第100話~第102話 おじいちゃんの弟の死

★第100話「男3人の互助会トーク③」

最期まで家族を守ろうとするおじいちゃんの心意気に感心した、お父さんと長男。男3人の酒盛りはまだまだ続いています。

長男「うん、おじいちゃんはまだまだ若いよ。父さんよりおじいちゃんのほうが、肌がツヤツヤしてるんじゃない?」

おじいちゃん「お前、そんなに苦労してるのか…? 何か悩みでもあるのか?」

ドキッとして自分の頬をさわるお父さん。すると目の前に、次々とお皿が。ほうれん草のおひたしやら、筑前煮やら、野菜たっぷりのおつまみです。

お母さん「あなたは単なる野菜不足ですよ。

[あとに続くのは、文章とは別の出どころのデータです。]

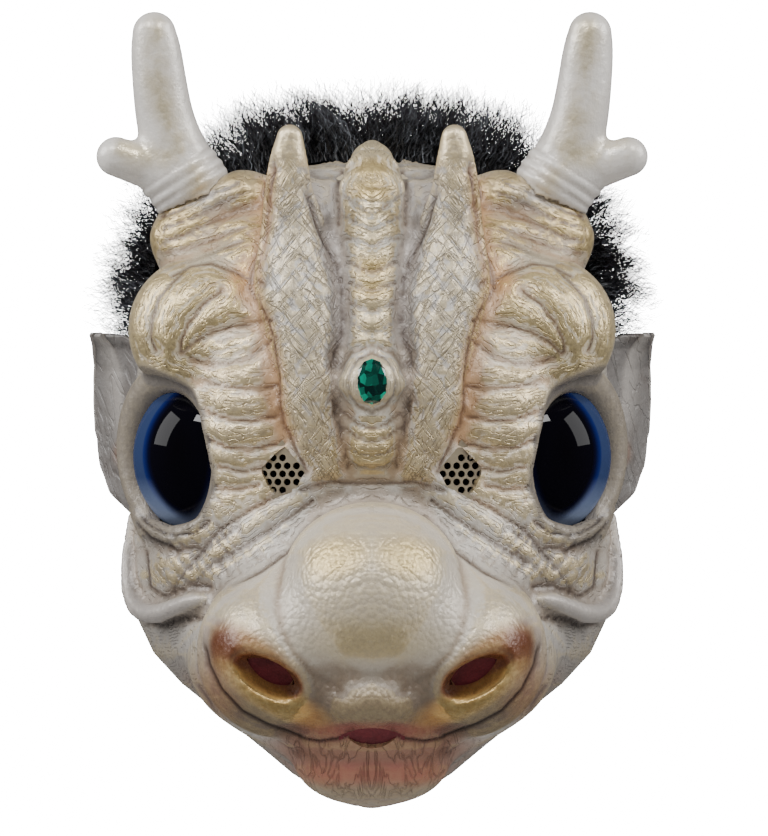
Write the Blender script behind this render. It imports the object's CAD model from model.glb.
"""Dragon mask, dressed: fine latex with its creases and paint, domed eyes, faceted stone, antlers and fur.

The face is worked out in millimetres as it is on the frame: x to the wearer's left, y to the back and h up
from the chin. Pieces are in metres, with the origin at the inside of the crown.
"""

import math

import bmesh
import bpy
import numpy as np
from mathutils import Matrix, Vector


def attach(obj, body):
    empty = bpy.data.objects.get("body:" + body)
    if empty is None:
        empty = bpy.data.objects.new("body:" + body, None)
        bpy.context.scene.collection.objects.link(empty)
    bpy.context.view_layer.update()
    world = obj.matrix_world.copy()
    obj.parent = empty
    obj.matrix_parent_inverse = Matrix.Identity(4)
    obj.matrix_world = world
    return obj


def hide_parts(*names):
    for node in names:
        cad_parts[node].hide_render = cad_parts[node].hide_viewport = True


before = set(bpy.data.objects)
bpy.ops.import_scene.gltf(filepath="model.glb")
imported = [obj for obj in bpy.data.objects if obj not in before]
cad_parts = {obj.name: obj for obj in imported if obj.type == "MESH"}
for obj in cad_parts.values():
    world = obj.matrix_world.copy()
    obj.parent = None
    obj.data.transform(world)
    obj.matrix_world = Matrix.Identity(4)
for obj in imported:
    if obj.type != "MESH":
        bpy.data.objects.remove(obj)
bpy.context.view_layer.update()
scene = bpy.context.scene

MM = 0.001
CROWN = 270.0
FACE_ROOM = ((-126, 126), (-186, 64), (-8, 292))
FACE_STEP = 2.9
FACE_BACK = 60
LINING_STEP = 4.5
LINING_GAP = 0.7
WALL = 2.6
DEEPEST_FOLD = 3.8
BACK_EDGE = ((-12.0, 275.0), (25.0, 120.0))
NECK_EDGE = ((-66.0, -4.0), (70.0, 42.0))


def table(columns, *rows):
    """Rows of numbers under named columns."""
    return np.array(list(rows), dtype=[(name, float) for name in columns.split()])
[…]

はい、どうぞ♪」

おばあちゃんとお母さんは男3人のトークをクスクスと聞きながら、おつまみを用意してくれていたのでした。

お母さん「それで、互助会はどうするの?」

お父さん「父さんと俺と、1口ずつ入ることにしたよ」

互助家で新たに2口契約することに決めました。(つづく)


第101話「おじいちゃんの弟の死」

プルルルルルルル、プルルルルルルル…

ある晴れた日の午後のことです。
平和で穏やかな互助家に、鳴り止まない電話が。庭の手入れをしていたおじいちゃんは慌てて電話台に向かいました。

「はい、互助です。はい。はい、そうです。ええっ…!」

それはおじいちゃんの弟の訃報を知らせる電話でした。

おじいちゃんには3歳下の弟がいます。10年前に奥さんを病気で亡くしてから一人暮らしをしていましたが、脳溢血で倒れ、運ばれた病院で亡くなったとのこと。

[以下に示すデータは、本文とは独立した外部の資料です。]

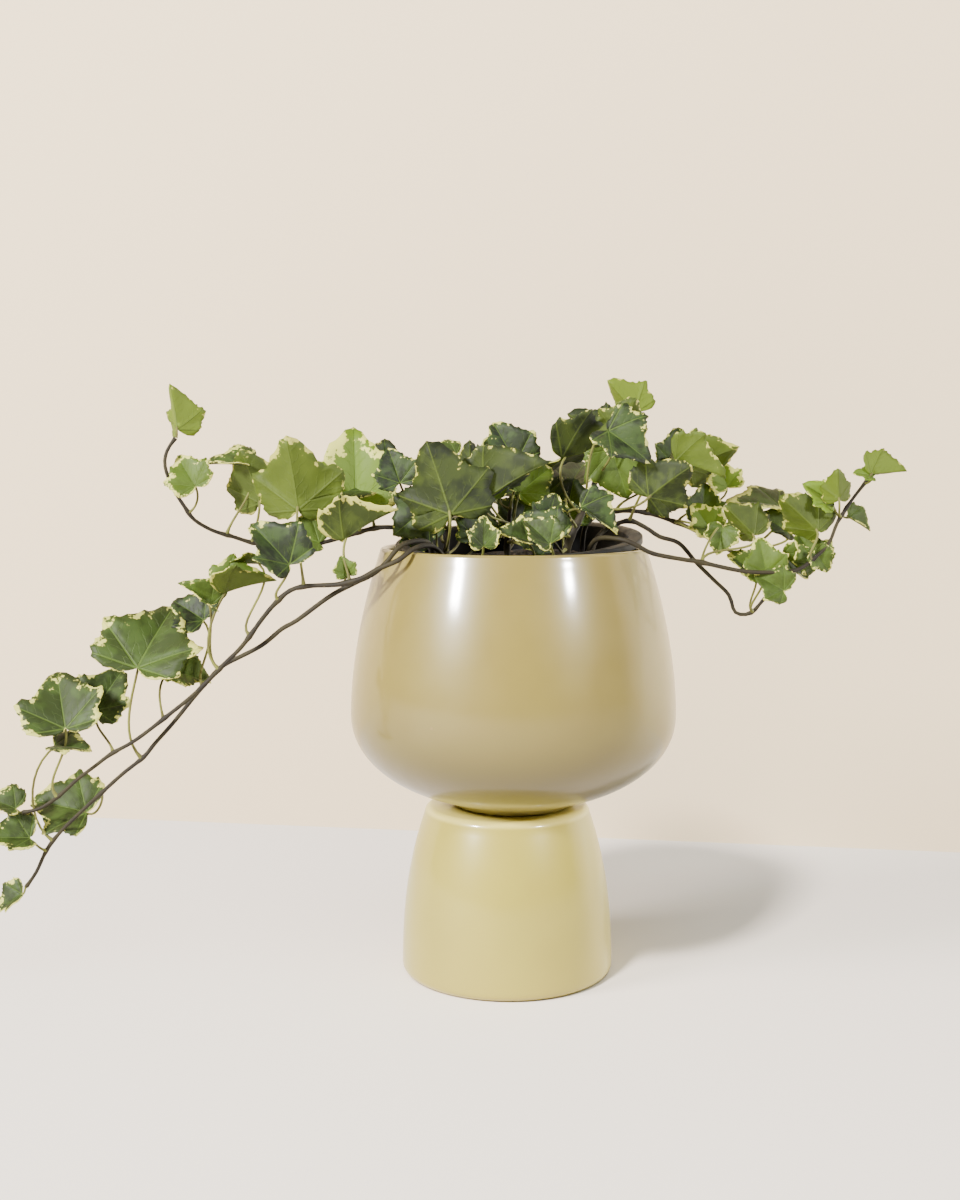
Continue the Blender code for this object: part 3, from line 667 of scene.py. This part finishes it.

# %% [markdown]
# ## Runners and crown stems
#
# Each stem is a route of given points, in millimetres from the middle of the bowl's rim. A
# smooth curve goes through them, and a bevel gives it its thickness. Ivy swells where each leaf
# grows, so the radius rises at those places. A row holds the radius at the root and at the tip, in
# millimetres, the root's place on the soil, and the route.

# %% Stem routes
STEMS = {
    "crown_left": (1.3, 0.8, (-33, -13), [(-31, -9, -2), (-30, -5, 7), (-29, 0, 15)]),
    "crown_middle": (1.3, 0.8, (-6, -6), [(-3, -2, -1), (-2, 2, 12), (-1, 5, 20)]),
    "crown_right": (1.7, 1.0, (20, -2), [(26, 0, 3), (31, 2, 14), (36, 5, 25), (40, 8, 35)]),
    "upper_left": (1.2, 0.8, (-38, 6), [
        (-39, 8, -4), (-49, 15, 6.5), (-59, 20, 8), (-68, 22, 7), (-78, 22, 4), (-89, 20, 1),
        (-98, 18, -1), (-111, 16, -1), (-123, 14, 1), (-132, 12, 4), (-141, 10, 7), (-149, 8, 12),
        (-153, 6, 18), (-158, 4, 27), (-161, 2, 37), (-160, 2, 44), (-156, 2, 50)]),
    "lower_left": (1.2, 0.8, (-28, -24), [
        (-35, -30, 1), (-43, -42, 2.3), (-51, -46, -3), (-60, -44, -7), (-67, -42, -11),
        (-77, -39, -14), (-91, -37, -15), (-99, -36, -17), (-106, -35, -23), (-112, -34, -30),
        (-121, -33, -42), (-130, -32, -51), (-142, -32, -63), (-153, -31, -72), (-170, -29, -85),
        (-182, -27, -92), (-190, -26, -98), (-198, -25, -104), (-207, -24, -112), (-216, -23, -118),
        (-224, -22, -120)]),
    "trailing_left": (1.2, 0.8, (-40, -6), [
        (-38, -20, 2.5), (-49, -38, 3.5), (-57, -41, -5), (-63, -38, -10), (-71, -34, -14),
        (-82, -31, -20), (-97, -29, -31), (-104, -28, -35), (-114, -27, -43), (-131, -26, -52),
        (-138, -26, -59), (-145, -25, -67), (-154, -25, -78), (-163, -24, -88), (-168, -24, -94),
        (-178, -23, -102), (-188, -22, -111), (-200, -21, -122), (-209, -20, -131),
        (-215, -19, -139), (-220, -18, -149), (-225, -17, -156)]),
    "right": (1.2, 0.7, (29, -12), [
        (36, -21, 4), (46, -34, 5.5), (53, -35, 3), (61, -33, -1), (76, -30, -4), (82, -28, -5),
        (100, -26, -9), (113, -24, -10), (127, -22, -9), (136, -20, -3), (142, -18, 3),
        (146, -16, 12), (152, -14, 21), (160, -12, 31)]),
    "drooping_right": (1.2, 0.8, (32, -4), [
        (40, 5, 5), (53, 9, 11.5), (62, 12, 8.5), (69, 12, 4), (78, 10, 1), (86, 8, -8),
        (94, 6, -16), (101, 5, -23), (104, 4, -31), (111, 2, -31), (118, 0, -23), (125, -2, -20)]),
    "back_right": (1.2, 0.8, (30, 14), [
        (35, 20, 9), (46, 24, 15), (62, 28, 15), (76, 30, 11), (88, 30, 6), (100, 28, -1),
        (112, 26, -8), (122, 22, -17)]),
}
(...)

おじいちゃんは一瞬、頭が真っ白になりましたが、すぐさま家を飛び出し、病院へ―。

(まさか、まさか弟が先に逝ってしまうなんて…!)

おじいちゃんは病院に向かうタクシーの中で、信じられない思いでいっぱいでした。(つづく)


★第102話「おじいちゃんの涙」

病院に着いたおじいちゃんは、すでに動かなくなってしまった弟と対面しました。 たった一人の兄弟の死に目に会えず、おじいちゃんの頬にただただ涙が流れます。

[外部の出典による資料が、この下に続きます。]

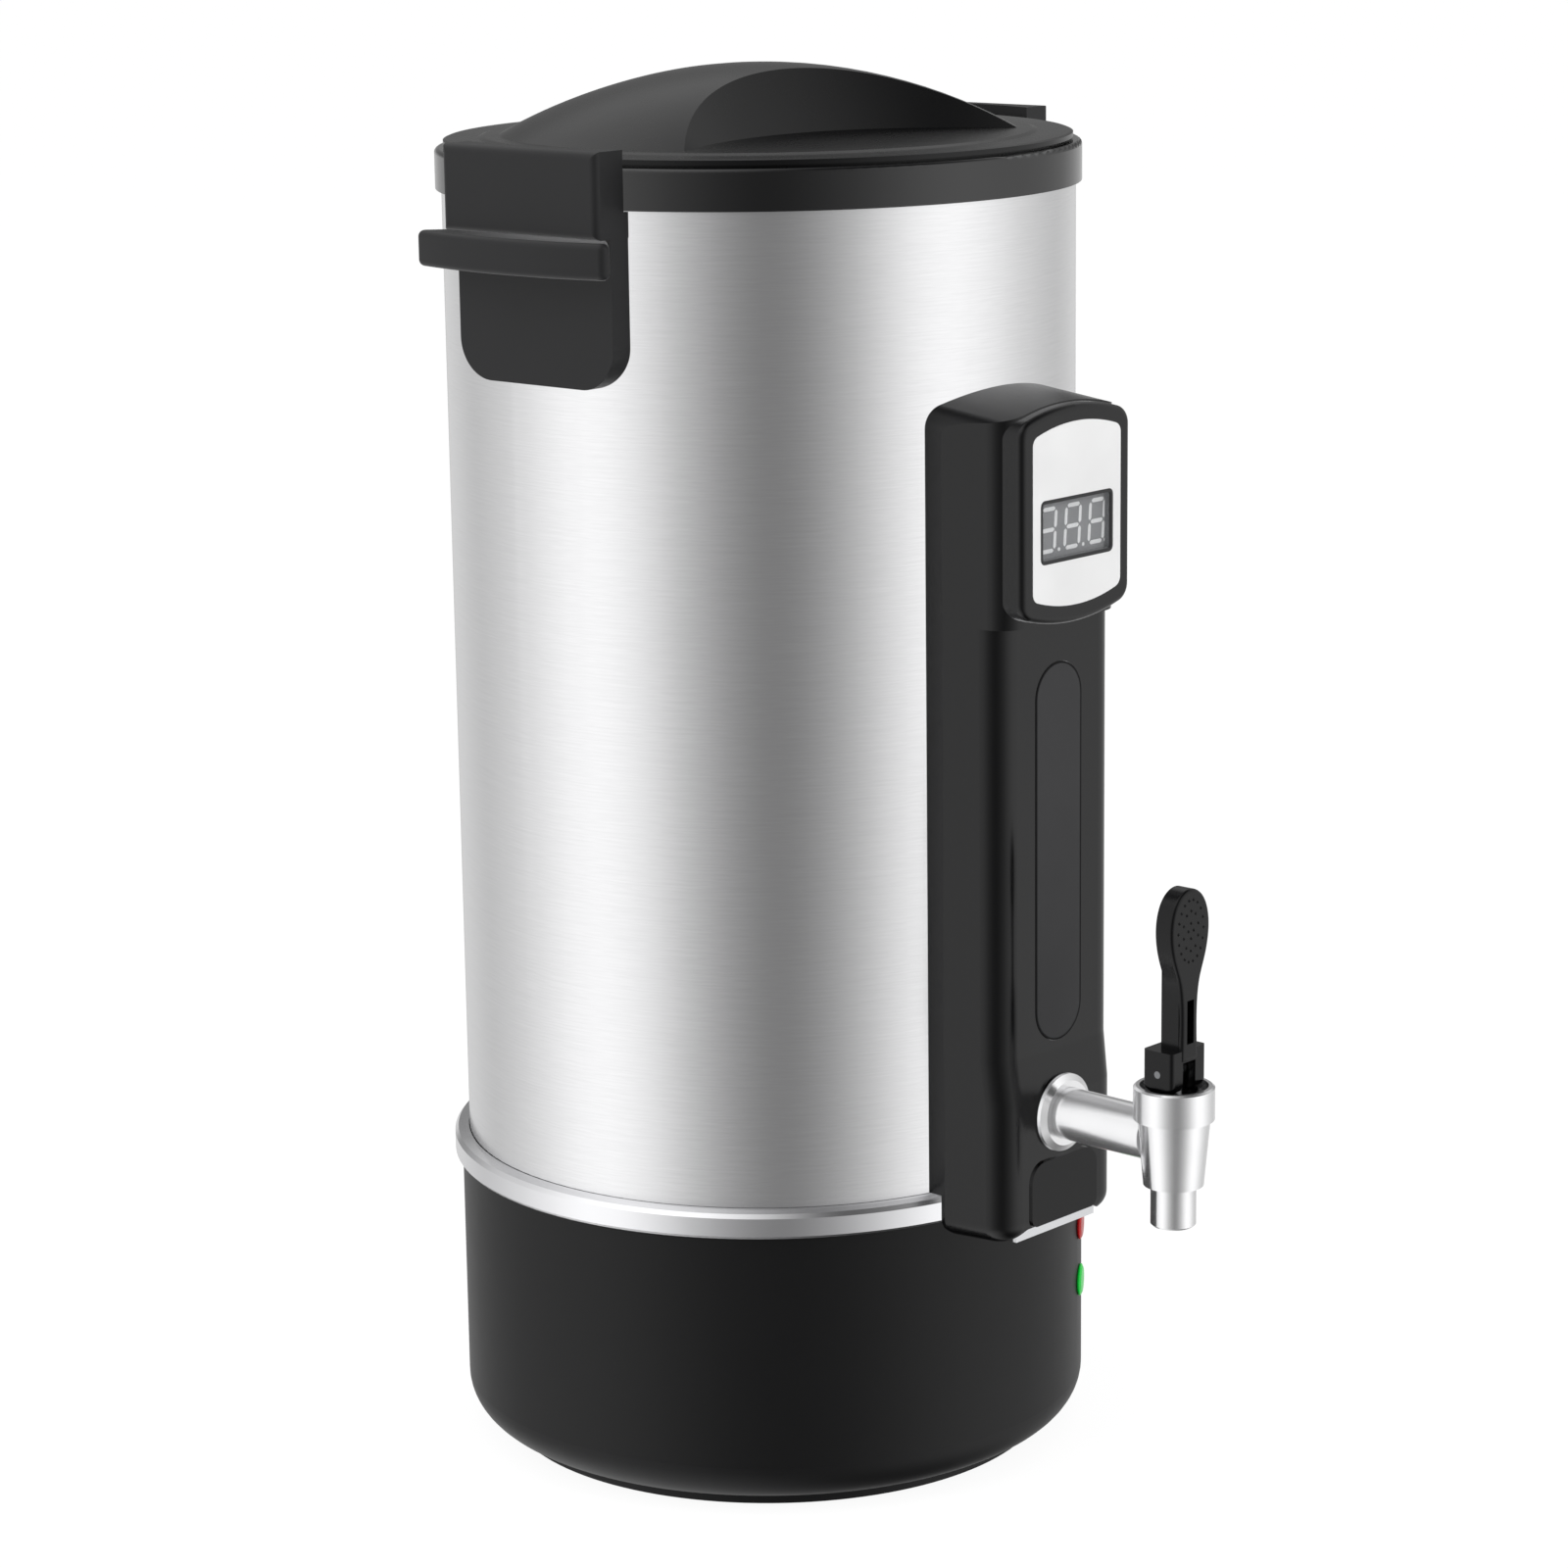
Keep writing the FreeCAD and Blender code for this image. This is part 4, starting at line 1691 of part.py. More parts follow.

(ついこの前だって、元気だったじゃないか! なんで、こんなことに…!)

おじいちゃんと弟は、長女の結婚式で会ったばかり。弟はいつも通りに若々しくハツラツとしていて、おじいちゃんはまさか弟が急に亡くなるとは思いもよらなかったのです。

(人って、こんなにもあっけないものなのだろうか…)

おじいちゃんの弟は定年退職後、畑を借りて野菜を育てたり、散歩や趣味のゴルフをしたり、人一倍、健康に気を遣っていました。それでも神様のいたずらなのか、一寸先は、誰にもわからないものです…。